Neolengua es un término acuñado por George Orwell en su distopía 1984 (1949). En ella, un régimen totalitario ha conseguido transfigurar la semántica y hacer que las palabras signifiquen justo lo contrario de lo que originalmente significaban: «La guerra es la paz. La libertad es la esclavitud. La ignorancia es la fuerza».
Este fenómeno es connatural al fascismo. La tergiversación y la mentira como arma política es parte de su estrategia. El fascismo se basa en el terror en dos de sus vertientes: el terror social irracional, el miedo que se intenta provocar en el «ciudadano de bien», el elector «ideal», con la amenaza que supone el otro, el «extranjero»; el terror político real, el miedo físico que impone a través de la violencia directa, sobre todo cuando llega a manejar los resortes del Estado.

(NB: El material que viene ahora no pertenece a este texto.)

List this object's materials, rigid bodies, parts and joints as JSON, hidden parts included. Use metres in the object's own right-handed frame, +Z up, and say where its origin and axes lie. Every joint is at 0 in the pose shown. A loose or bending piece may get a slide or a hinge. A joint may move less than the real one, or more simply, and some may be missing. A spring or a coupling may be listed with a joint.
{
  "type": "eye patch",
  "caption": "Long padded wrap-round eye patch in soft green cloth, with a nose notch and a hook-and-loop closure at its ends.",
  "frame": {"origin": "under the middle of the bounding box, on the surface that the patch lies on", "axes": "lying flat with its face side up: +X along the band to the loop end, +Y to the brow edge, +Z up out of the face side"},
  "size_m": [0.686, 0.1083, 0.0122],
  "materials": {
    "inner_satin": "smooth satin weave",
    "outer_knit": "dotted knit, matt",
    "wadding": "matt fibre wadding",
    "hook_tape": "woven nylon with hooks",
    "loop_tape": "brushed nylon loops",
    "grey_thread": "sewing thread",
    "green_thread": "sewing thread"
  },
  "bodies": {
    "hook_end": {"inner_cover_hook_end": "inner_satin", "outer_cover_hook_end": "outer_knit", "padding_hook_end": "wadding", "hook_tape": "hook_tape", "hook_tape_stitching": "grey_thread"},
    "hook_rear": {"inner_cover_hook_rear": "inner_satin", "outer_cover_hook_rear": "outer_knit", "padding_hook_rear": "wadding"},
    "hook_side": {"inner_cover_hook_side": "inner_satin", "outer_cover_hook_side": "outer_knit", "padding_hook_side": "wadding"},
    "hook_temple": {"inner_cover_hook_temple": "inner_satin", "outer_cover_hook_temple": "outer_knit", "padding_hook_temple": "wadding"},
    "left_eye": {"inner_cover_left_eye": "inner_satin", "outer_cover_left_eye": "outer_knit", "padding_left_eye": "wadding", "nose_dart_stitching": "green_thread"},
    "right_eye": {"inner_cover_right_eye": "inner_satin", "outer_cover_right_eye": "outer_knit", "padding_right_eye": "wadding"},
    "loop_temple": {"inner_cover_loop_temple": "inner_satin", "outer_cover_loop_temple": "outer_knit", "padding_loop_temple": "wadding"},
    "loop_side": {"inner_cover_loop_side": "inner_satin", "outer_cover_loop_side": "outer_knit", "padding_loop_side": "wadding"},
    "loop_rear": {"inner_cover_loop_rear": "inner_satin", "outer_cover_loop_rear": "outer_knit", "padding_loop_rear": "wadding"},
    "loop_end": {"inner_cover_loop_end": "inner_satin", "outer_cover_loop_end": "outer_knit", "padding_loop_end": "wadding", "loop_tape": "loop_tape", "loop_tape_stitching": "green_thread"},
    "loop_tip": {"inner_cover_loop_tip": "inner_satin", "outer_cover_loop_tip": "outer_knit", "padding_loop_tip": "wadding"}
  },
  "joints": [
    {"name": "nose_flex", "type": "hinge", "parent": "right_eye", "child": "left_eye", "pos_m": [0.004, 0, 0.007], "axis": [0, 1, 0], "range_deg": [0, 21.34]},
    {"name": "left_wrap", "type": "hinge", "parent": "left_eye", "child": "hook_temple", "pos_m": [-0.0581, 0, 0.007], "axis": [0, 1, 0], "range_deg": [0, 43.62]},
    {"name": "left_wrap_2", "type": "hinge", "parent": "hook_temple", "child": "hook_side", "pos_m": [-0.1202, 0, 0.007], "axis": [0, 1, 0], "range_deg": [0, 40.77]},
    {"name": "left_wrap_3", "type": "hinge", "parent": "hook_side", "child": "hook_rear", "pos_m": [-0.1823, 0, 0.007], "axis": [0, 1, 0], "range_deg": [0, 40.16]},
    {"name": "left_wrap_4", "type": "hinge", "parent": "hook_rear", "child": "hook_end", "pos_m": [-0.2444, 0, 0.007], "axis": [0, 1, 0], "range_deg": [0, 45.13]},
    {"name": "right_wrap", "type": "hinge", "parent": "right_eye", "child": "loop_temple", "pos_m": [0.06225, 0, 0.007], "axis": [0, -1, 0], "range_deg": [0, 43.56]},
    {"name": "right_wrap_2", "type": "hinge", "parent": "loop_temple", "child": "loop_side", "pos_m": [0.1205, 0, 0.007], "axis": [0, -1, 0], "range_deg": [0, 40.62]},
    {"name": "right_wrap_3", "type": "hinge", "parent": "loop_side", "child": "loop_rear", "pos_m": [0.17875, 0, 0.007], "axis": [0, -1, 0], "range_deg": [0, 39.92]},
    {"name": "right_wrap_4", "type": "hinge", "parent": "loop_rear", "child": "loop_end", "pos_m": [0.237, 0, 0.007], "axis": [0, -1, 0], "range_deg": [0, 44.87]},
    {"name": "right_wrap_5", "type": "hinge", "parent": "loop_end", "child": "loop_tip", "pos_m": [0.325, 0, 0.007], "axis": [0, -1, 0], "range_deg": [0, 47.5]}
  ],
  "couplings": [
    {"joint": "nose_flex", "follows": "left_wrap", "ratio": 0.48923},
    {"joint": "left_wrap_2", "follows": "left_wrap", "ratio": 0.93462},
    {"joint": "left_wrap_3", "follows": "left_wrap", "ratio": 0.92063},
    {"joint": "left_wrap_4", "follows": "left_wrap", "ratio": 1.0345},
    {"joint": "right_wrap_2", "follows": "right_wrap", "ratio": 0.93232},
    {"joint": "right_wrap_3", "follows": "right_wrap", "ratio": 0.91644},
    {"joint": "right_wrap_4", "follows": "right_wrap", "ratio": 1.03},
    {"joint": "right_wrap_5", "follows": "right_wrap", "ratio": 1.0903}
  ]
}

La primera forma de terrorismo no puede imponerse sin potenciar un elemento cultural primordial: la ignorancia. Hitler defendía desarrollar la propaganda de forma que hasta el miembro más ignorante del auditorio pudiera entenderla. Pero la ignorancia en una sociedad tecnificada no se logra tanto por desconocimiento como por sobreinformación. Siguiendo la línea de pensamiento de Goebbels, ministro de propaganda de Hitler, entre la verdad y la mentira política solo hay una diferencia: la repetición.

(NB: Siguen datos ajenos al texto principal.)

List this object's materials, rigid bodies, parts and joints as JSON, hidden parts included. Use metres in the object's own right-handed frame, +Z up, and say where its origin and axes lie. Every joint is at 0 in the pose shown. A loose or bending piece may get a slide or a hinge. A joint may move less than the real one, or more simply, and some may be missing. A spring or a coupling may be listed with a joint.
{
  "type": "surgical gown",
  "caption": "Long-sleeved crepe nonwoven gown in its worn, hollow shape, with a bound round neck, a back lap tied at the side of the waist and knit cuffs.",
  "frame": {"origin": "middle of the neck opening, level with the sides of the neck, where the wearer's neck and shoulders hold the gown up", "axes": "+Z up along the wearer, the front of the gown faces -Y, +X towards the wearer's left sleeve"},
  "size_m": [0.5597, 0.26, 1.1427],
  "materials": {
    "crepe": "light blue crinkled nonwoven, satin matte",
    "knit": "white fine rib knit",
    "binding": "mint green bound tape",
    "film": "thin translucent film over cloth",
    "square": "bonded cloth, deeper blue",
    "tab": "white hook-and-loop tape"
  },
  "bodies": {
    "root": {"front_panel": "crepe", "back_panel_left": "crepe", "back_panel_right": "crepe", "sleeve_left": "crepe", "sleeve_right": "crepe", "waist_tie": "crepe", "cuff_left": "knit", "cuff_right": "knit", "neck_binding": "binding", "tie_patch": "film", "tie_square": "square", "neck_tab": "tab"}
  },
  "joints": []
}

La reacción despliega cada vez con más facilidad su visión del mundo. Cada día más sectores sociales, incluso desde la izquierda, compran un discurso fundamentado en la validación por la reiteración. Sus anti-ideas acaban configurándose como ideas lícitas que debemos reconsiderar si queremos «ganar». La «libertad» pasa por endurecer el Código Penal, blindar aún más la violencia policial y reforzar fronteras con acero y fuego. «Acercarse al pueblo» pasa por coquetear con la xenofobia, la homofobia y la transfobia, por despreciar a sectores enteros de la clase trabajadora, por quitarle el polvo al chovinismo más rancio.
Todo el arco político se ha escorado a la derecha. Se nos pide que pensemos como el enemigo sin pararnos a reflexionar que eso nos convierte en el enemigo. Esta dinámica no se frenará con debates y retórica. Discutir con el fascismo lo legitima y convierte en un interlocutor válido. No se puede dialogar con un pelotón de fusilamiento. Para detener esta deriva es imperativo desarrollar medios comunicativos propios y reforzar nuestras ideas demostrando su validez en la práctica cotidiana, que es el terreno que la reacción rehuye. Vacunarse contra el fascismo requiere hacer un trabajo de barrio y proximidad. Construir en cada calle y pueblo un dique de solidaridad y apoyo mutuo contra el que rompan los prejuicios. No cederle al fascismo ni un átomo de oxígeno y recordar que si tienen las urnas es porque antes han tenido las calles. Ese es nuestro campo de batalla. Cruzarse de brazos no es una opción a no ser que estemos dispuestas a desaparecer bajo el peso de la ideología del horno crematorio y la cámara de gas.